Cardiac Development and Remodelling (Dept. I)

Cardiac Development and Remodelling (Dept. I)

Scientific focus

The general research concept of the department is characterized by two strategies:

  1. a better understanding of processes that lead to proliferation of organ typical precursor cells and their coordinated differentiation during organ development and regeneration;
  2. development of pre-clinical models, in which knowledge gained in approach (i) can be used to understand and manipulate pathological tissue remodeling processes and to enable, improve and accelerate tissue regeneration in particular of the heart and skeletal muscle.
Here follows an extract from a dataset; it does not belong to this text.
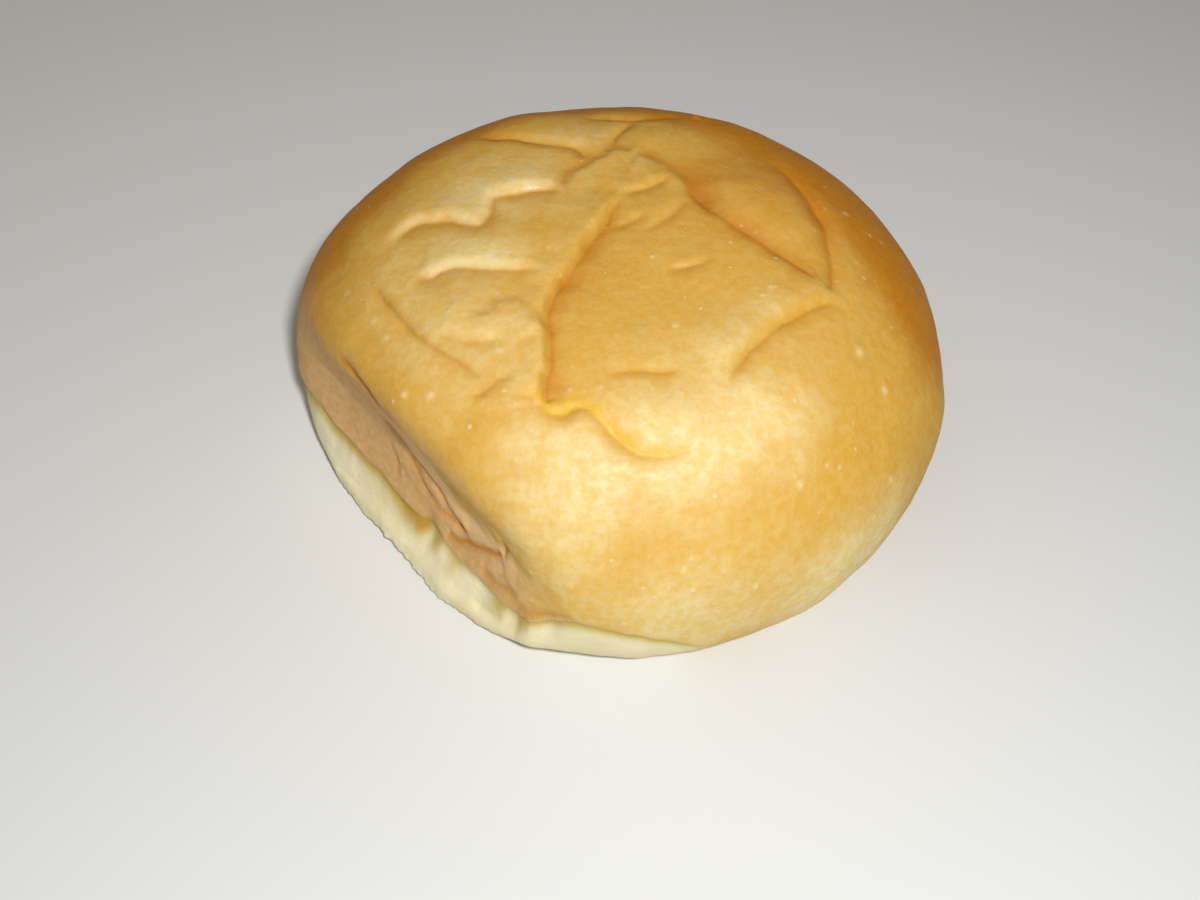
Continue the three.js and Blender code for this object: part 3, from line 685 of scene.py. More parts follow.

The research in the department aims to identify the processes governing the development of contractile tissues. Furthermore, we characterize the different factors controlling proliferation and coordinated differentiation of muscle cells. Apart from the obvious link between embryonic development and congenital cardiovascular defects, mounting evidence suggests that the homeostatic mechanisms, which maintain organ function during adult life, are closely related to those established and operating during embryonic development. Many processes, which participate in embryonic development of the skeletal and heart muscles, are re-activated under pathological conditions and during tissue repair. Hence, findings made for developmental processes will ease our understanding of tissue remodeling processes in the adult and vice versa.

Moreover, tissue repair and regeneration after a vascular accident results in the reactivation of developmental programs through the recruitment and activation of stem cells and their differentiation and functional integration into damaged organs. This justifies the department's commitment to identify and characterize the molecular circuits acting in stem cells of the heart and skeletal muscles. The department mainly uses the mouse as a pre-clinical model system, which might yield results of direct medical implications. In addition, efforts are made to utilize amphibians like the newt Notophthalmus viridescens, which are able to replace lost parts of complex structures and organs such as limbs and parts of the heart, to understand the mechanisms that allow complex regeneration processes.